What is expected:
Below are some records; quote exactly the lines from the one that contains "for make in" through the one that contains "if empty is", inclusive, and no others.

(Scripts that build objects)
———

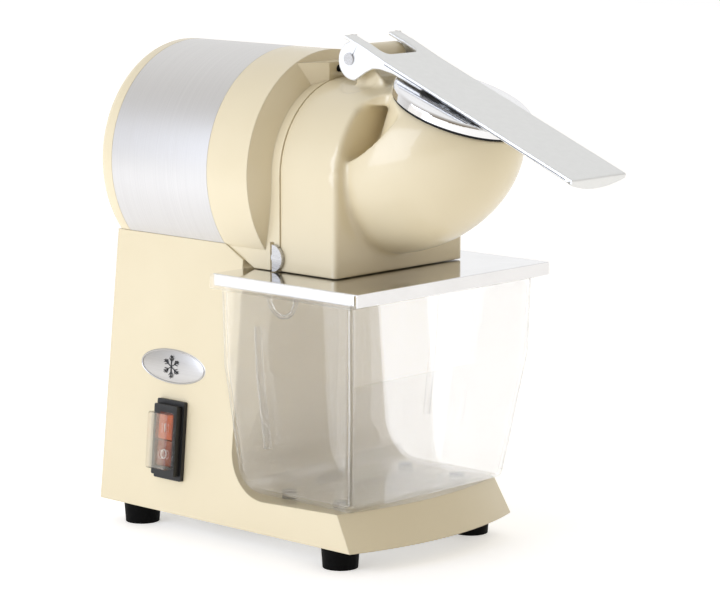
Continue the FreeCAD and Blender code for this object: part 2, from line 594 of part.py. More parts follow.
def make_lever():
    side = [
        ("-4 - ear_radius * sin(30)", "-ear_radius * cos(30)", "-4", "0", 1), ("-4", "ear_radius"),
        ("-40", "lever_top"), ("-lever_long", "lever_top"), ("-lever_long - 3", "flange_low"),
        ("-89", "flange_low + 1"), ("-87", "flange_low - 0.8"), ("-52", "flange_low - 1.6"),
        ("-36", "6.8"), ("-28", "3.4"), ("-22", "-3"),
    ]
    cheeks = prism("YZ", side, "2 * lever_half", symmetric=True)
    inside = block(("3 - lever_half", "-lever_long + 3", "-40"), ("lever_half - 3", "40", "lever_top - lever_skin"))
    open_end = prism("XY", [
        ("-22", "30"), ("-22", "-20", "-15", "-20", 1), ("-15", "-27"), ("15", "-27", "15", "-20", 1),
        ("22", "-20"), ("22", "30"),
    ], "60", shift="-20")
    pin_hole = rod("X", "lever_pin_radius", "100", ("-50", "0", "0"))
    shell = cut(cheeks, inside, open_end, pin_hole)
    tab = prism("XZ", [
        ("-lever_half", "flange_low"), ("-lever_half", "lever_top"), ("lever_half", "lever_top"),
        ("lever_half", "flange_low", "0", "flange_low + 96", -1),
    ], "3", shift="lever_long")
    tails = []
    for x in ("-lever_half", "22"):
        tails.append(block((x, "-6", "lever_top - lever_skin"), (f"{x} + lever_half - 22", "12.4", "lever_top + 1")))
        tails.append(rod("X", "lever_skin / 2 + 0.5", "lever_half - 22",
                         (x, "12.4", "lever_top - lever_skin / 2 + 0.5")))
    part("lever", at_pivot(fuse(shell, tab, *tails)))

    pin = fuse(rod("X", "lever_pin_radius", "2 * lever_half + 3", ("-lever_half - 1.5", "0", "0")),
               rod("X", "5.4", "1.6", ("-lever_half - 1.6", "0", "0")),
               rod("X", "5.4", "1.6", ("lever_half", "0", "0")))
    part("lever_pin", at_pivot(pin))


def make_lid():
    pan = lathe("Z", [
        ("seal_tall", "lid_radius - lid_skin"), ("seal_tall", "lid_radius"),
        ("lid_top - 3", "lid_radius", "lid_top - 3", "lid_radius - 3", -1),
        ("lid_top", "lid_radius - 3"), ("lid_top", "0"), ("lid_top - lid_skin", "0"),
        ("lid_top - lid_skin", "lid_radius - lid_skin"),
    ])
    rivet_spots = [(x, y) for x in ("-17", "17") for y in ("-25", "25")]
    part("lid", at_mouth(cut(pan, *[rod("Z", "2.1", "8", (x, y, "lid_top - 4")) for x, y in rivet_spots])))
    seal = lathe("Z", [
        ("seal_gap", "mouth_radius - 4.6"), ("seal_gap", "mouth_radius + 0.6"),
        ("lid_top - lid_skin", "mouth_radius + 0.6"), ("lid_top - lid_skin", "mouth_radius - 1"),
        ("seal_tall", "mouth_radius - 1"), ("seal_tall", "mouth_radius - 4.6"),
    ])
    part("lid_seal", at_mouth(seal))
    disc = rod("Z", "48", "5", ("0", "0", "-10"))
    stem = rod("Z", "11", "lid_top - lid_skin + 6", ("0", "0", "-6"))
    ribs = [block(("-44", f"{i} * 14 - 2", "-14"), ("44", f"{i} * 14 + 2", "-9")) for i in (-1, 0, 1)]
    part("presser_plate", at_mouth(fuse(disc, stem, *ribs)))
    bracket = block(("-24", "-34", "lid_top"), ("24", "34", "lid_top + 2"))
    spine = block(("-24", "-6", "lid_top"), ("24", "6", "lid_top + 3.3"))
    holes = [rod("Z", "2.1", "8", (x, y, "lid_top - 2")) for x, y in rivet_spots]
    part("lid_bracket", at_mouth(cut(fuse(bracket, spine), *holes)))
    rivets = [fuse(rod("Z", "4", "1", (x, y, "lid_top + 2")), rod("Z", "2", "3.6", (x, y, "lid_top - 1.6")))
              for x, y in rivet_spots]
    part("lid_rivets", at_mouth(group(*rivets)))


def make_bumper():
    stems = [rod("Y", "3.2", "parting_y - 9", (x, "9", "434.5")) for x in ("-7.6", "7.6")]
    part("rest_bumpers", group(*stems))


# ---------------------------------------------------------------- bin

def loft(levels):
    """A straight-sided loft through rounded rectangles given as (z, half, low_y, high_y, radius)."""
    sections = []
    for z, half, low_y, high_y, radius in levels:
        sketch = doc.addObject("Sketcher::SketchObject", "Section")
        outline(sketch, rounded_rectangle(f"-({half})", half, low_y, high_y, radius))
        sections.append(place(sketch, ("0", "0", z)))
    item = doc.addObject("Part::Loft", "Loft")
    item.Sections = sections
    item.Solid = True
    item.Ruled = True
    return item


def bin_shape(inset, low_z, high_z):
    return loft([
        (low_z, f"bin_foot_half - ({inset})", f"bin_foot_front_y + ({inset})", f"bin_foot_rear_y - ({inset})",
         f"bin_round - ({inset})"),
        ("bin_kink_z", f"bin_half - 2 - ({inset})", f"bin_front_y + 1.5 + ({inset})",
         f"bin_rear_y - 0.5 - ({inset})", f"bin_round - ({inset})"),
        (high_z, f"bin_half - ({inset})", f"bin_front_y + ({inset})", f"bin_rear_y - ({inset})",
         f"bin_round - ({inset})"),
    ])


def fillet_low_edges(item, radius):
    """Round the edges that lie in an item's lowest plane."""
    doc.recompute()
    low_z = item.Shape.BoundBox.ZMin
    rounding = doc.addObject("Part::Fillet", "Rounded")
    rounding.Base = item
    rounding.Edges = [(i, radius, radius) for i, edge in enumerate(item.Shape.Edges, start=1)
                      if edge.BoundBox.ZMax < low_z + 0.01]
    return rounding


def bin_heel(inset):
    """A side view with the big round heel that follows the pedestal's bay."""
    centre_y = "bin_foot_rear_y + 1 - bin_heel"
    centre_z = "bin_low_z + bin_heel"
    rear_y = f"bin_foot_rear_y + 1 - ({inset})"
    return prism("YZ", [
        (centre_y, f"bin_low_z + ({inset})", centre_y, centre_z, 1), (rear_y, centre_z),
        ("bin_rear_y + 6", centre_z), ("bin_rear_y + 6", "bin_rim_z + 10"),
        ("bin_front_y - 10", "bin_rim_z + 10"), ("bin_front_y - 10", f"bin_low_z + ({inset})"),
    ], "2 * bin_half + 20", symmetric=True)


def make_bin():
    outer = fillet_low_edges(bin_shape("0", "bin_low_z", "bin_rim_z"), SIZES["bin_edge"])
    inner = fillet_low_edges(bin_shape("bin_wall", "bin_low_z + bin_wall", "bin_rim_z + 6"),
                             SIZES["bin_edge"] - SIZES["bin_wall"])
    outer = common(outer, bin_heel("0"))
    inner = common(inner, bin_heel("bin_wall"))
    flange = block(("-rim_half", "rim_front_y", "bin_rim_z - rim_thick"), ("rim_half", "bin_rear_y", "bin_rim_z"))
    rails = [block((x, "rim_front_y", "bin_rim_z - rim_thick"), (f"{x} + rim_thick", "bin_rear_y", "rim_top_z"))
             for x in ("-rim_half", "rim_half - rim_thick")]
    part("ice_bin", cut(fuse(outer, flange, *rails), inner))

    edge = "cover_top_z - cover_sheet"
    top = block(("-cover_half", "cover_front_y", edge), ("cover_half", "bin_rear_y + 1.5", "cover_top_z"))
    lip = block(("-cover_half", "cover_front_y", "cover_top_z - cover_lip"),
                ("cover_half", "cover_front_y + cover_sheet", "cover_top_z"))
    sides = [block((x, "cover_front_y + 4", "bin_rim_z"), (f"{x} + cover_sheet", "bin_rear_y", "cover_top_z"))
             for x in ("-cover_half", "cover_half - cover_sheet")]
    mouth = block(("-outlet_half - 3", "outlet_front_y - 4", "240"),
                  ("outlet_half + 3", "chamber_back_y + 4", "270"))
    part("bin_cover", cut(fuse(top, lip, *sides), mouth))


# ---------------------------------------------------------------- switch, badge and wiring

def wall_rotation():
    """Turns local X to the front, local Y up the leaning left wall and local Z out of it."""
    run = SIZES["base_half"] - SIZES["base_top_half"]
    rise = SIZES["base_top_z"] - SIZES["foot_tall"]
    up = Vector(run, 0, rise).normalize()
    out = Vector(-up.z, 0, up.x)
    return Rotation(Vector(0, -1, 0), up, out, "ZXY")


def on_wall(item, y, z):
    """Place an item modelled flat at the origin onto the left wall."""
    lean = "(base_half - base_top_half) / (base_top_z - foot_tall)"
    return wrap(item, (f"-base_half + ({z} - foot_tall) * {lean}", y, z), wall_rotation())


def switch_frame(item):
    return on_wall(item, "switch_y", "switch_z")


def centred(wide, tall, radius, length, shift="0"):
    """A slab with round corners centred on the local Z axis."""
    return prism("XY", rounded_rectangle(f"-({wide}) / 2", f"({wide}) / 2", f"-({tall}) / 2", f"({tall}) / 2",
                                         radius), length, shift=shift)


def make_switch():
    flange = centred("switch_wide", "switch_tall", "1.5", "4")
    frame = centred("switch_wide - 6", "switch_tall - 8", "1.5", "7", "3.5")
    inner = centred("26", "61", "1", "22", "-22")
    window = centred("21", "49", "1", "18", "-6")
    part("switch_housing", switch_frame(cut(fuse(flange, frame, inner), window)))
    for name, y in (("start_button", "12.4"), ("stop_button", "-12.4")):
        key = centred("20.2", "23.6", "1", "10", "-2")
        place(key, ("0", y, "0"))
        part(name, switch_frame(key))
    cover = cut(centred("26", "53", "3", "9.5", "10.5"), centred("24", "51", "2", "8.5", "10.5"))
    part("switch_cover", switch_frame(cover))

    egg = primitive("Part::Ellipsoid", ("0", "0", "-2"), Rotation(), Radius1="4.4", Radius2="48", Radius3="18")
    part("badge_plate", on_wall(common(egg, block(("-50", "-20", "0"), ("50", "20", "6"))), "166", "156.2"))


def make_wiring():
    gland = lathe("Y", [
        ("base_rear_y - 12", "4.5"), ("base_rear_y - 12", "7.9"), ("base_rear_y + 0.2", "7.9"),
        ("base_rear_y + 0.2", "11"), ("base_rear_y + 3.7", "10"), ("base_rear_y + 3.7", "4.5"),
    ], "58")
    place(gland, ("58", "-0.7", "0"))
    part("cable_gland", gland)
    part("terminal_block", cut(block(("-30", "228", "110"), ("30", "246.8", "132")),
                               *[rod("Z", "2.4", "30", (f"-22 + 11 * {i}", "238", "120")) for i in range(5)]))
    part("run_capacitor", rod("Z", "19", "78", ("30", "150", "24")))
    part("capacitor_clip", fuse(ring("Z", "20.6", "19", "14", ("30", "150", "60")),
                                block(("50", "143", "60"), ("99", "157", "62"))))


def check_and_write():
    """Refuse a failed object or a bad shape, then write each sub-part's file."""
    doc.recompute()
    for item in doc.Objects:
        if "Invalid" in item.State or "Error" in item.State:
            raise RuntimeError(f"{item.Name} ({item.Label}) failed: {item.State}")
    os.makedirs("parts", exist_ok=True)
    for name, item in PARTS.items():
        if item.Shape.isNull() or not item.Shape.isValid() or item.Shape.Volume < 1:
            raise RuntimeError(f"{name} has no valid shape")
        item.Shape.exportStep(f"parts/{name}.step")


for make in (make_pedestal, make_feet, make_front_casting, make_barrel_covers, make_motor, make_drive,
             make_cutter, make_head, make_catch, make_lever, make_lid, make_bumper, make_bin, make_switch,
             make_wiring):
    make()
check_and_write()
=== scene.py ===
"""Looks of the counter-top ice shaver: materials, rounded castings, fittings, light and camera,
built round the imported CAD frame. Everything is in metres in the CAD's own frame."""

import json
import math

import bmesh
import bpy
from mathutils import Matrix, Vector
from mathutils.kdtree import KDTree


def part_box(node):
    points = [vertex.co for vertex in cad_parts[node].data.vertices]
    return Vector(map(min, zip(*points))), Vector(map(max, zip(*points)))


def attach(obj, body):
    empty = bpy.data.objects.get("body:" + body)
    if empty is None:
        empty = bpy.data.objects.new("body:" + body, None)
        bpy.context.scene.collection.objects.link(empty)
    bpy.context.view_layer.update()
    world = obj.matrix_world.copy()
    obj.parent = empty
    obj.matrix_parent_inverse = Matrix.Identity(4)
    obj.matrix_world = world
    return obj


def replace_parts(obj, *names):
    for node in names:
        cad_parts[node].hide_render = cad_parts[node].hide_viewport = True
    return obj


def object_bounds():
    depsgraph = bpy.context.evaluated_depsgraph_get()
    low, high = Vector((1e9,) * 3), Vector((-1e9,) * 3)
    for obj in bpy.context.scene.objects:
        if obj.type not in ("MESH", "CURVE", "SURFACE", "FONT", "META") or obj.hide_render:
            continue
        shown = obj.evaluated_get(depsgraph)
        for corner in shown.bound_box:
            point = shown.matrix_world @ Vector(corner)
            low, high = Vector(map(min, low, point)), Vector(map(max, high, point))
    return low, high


MM = 0.001

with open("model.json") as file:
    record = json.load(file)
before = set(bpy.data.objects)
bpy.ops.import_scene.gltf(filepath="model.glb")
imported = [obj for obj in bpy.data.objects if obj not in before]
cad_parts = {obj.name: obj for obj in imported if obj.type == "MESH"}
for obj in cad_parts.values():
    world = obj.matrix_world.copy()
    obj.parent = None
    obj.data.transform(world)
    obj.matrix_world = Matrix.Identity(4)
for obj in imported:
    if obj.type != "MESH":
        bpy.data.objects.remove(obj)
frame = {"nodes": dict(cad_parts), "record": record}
NODES = frame["nodes"]
CAD_LOW, CAD_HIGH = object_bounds()
SLOT_OF = {part["node"]: part["material_slot"] for part in frame["record"]["subparts"]}


# ---------------------------------------------------------------- shader building

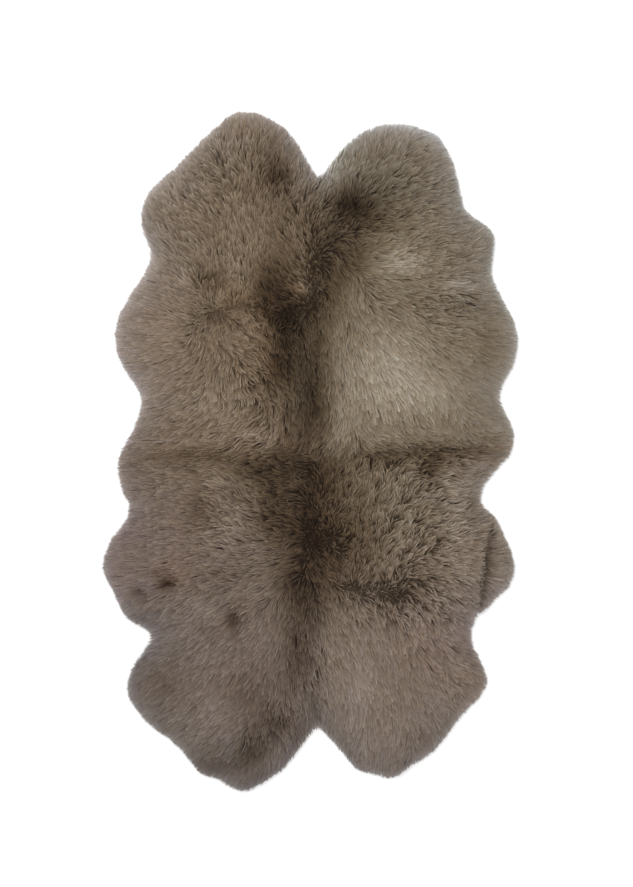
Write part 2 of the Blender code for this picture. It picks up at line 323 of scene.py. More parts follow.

———

Solution below:
for make in (make_pedestal, make_feet, make_front_casting, make_barrel_covers, make_motor, make_drive,
             make_cutter, make_head, make_catch, make_lever, make_lid, make_bumper, make_bin, make_switch,
             make_wiring):
    make()
check_and_write()
=== scene.py ===
"""Looks of the counter-top ice shaver: materials, rounded castings, fittings, light and camera,
built round the imported CAD frame. Everything is in metres in the CAD's own frame."""

import json
import math

import bmesh
import bpy
from mathutils import Matrix, Vector
from mathutils.kdtree import KDTree


def part_box(node):
    points = [vertex.co for vertex in cad_parts[node].data.vertices]
    return Vector(map(min, zip(*points))), Vector(map(max, zip(*points)))


def attach(obj, body):
    empty = bpy.data.objects.get("body:" + body)
    if empty is None:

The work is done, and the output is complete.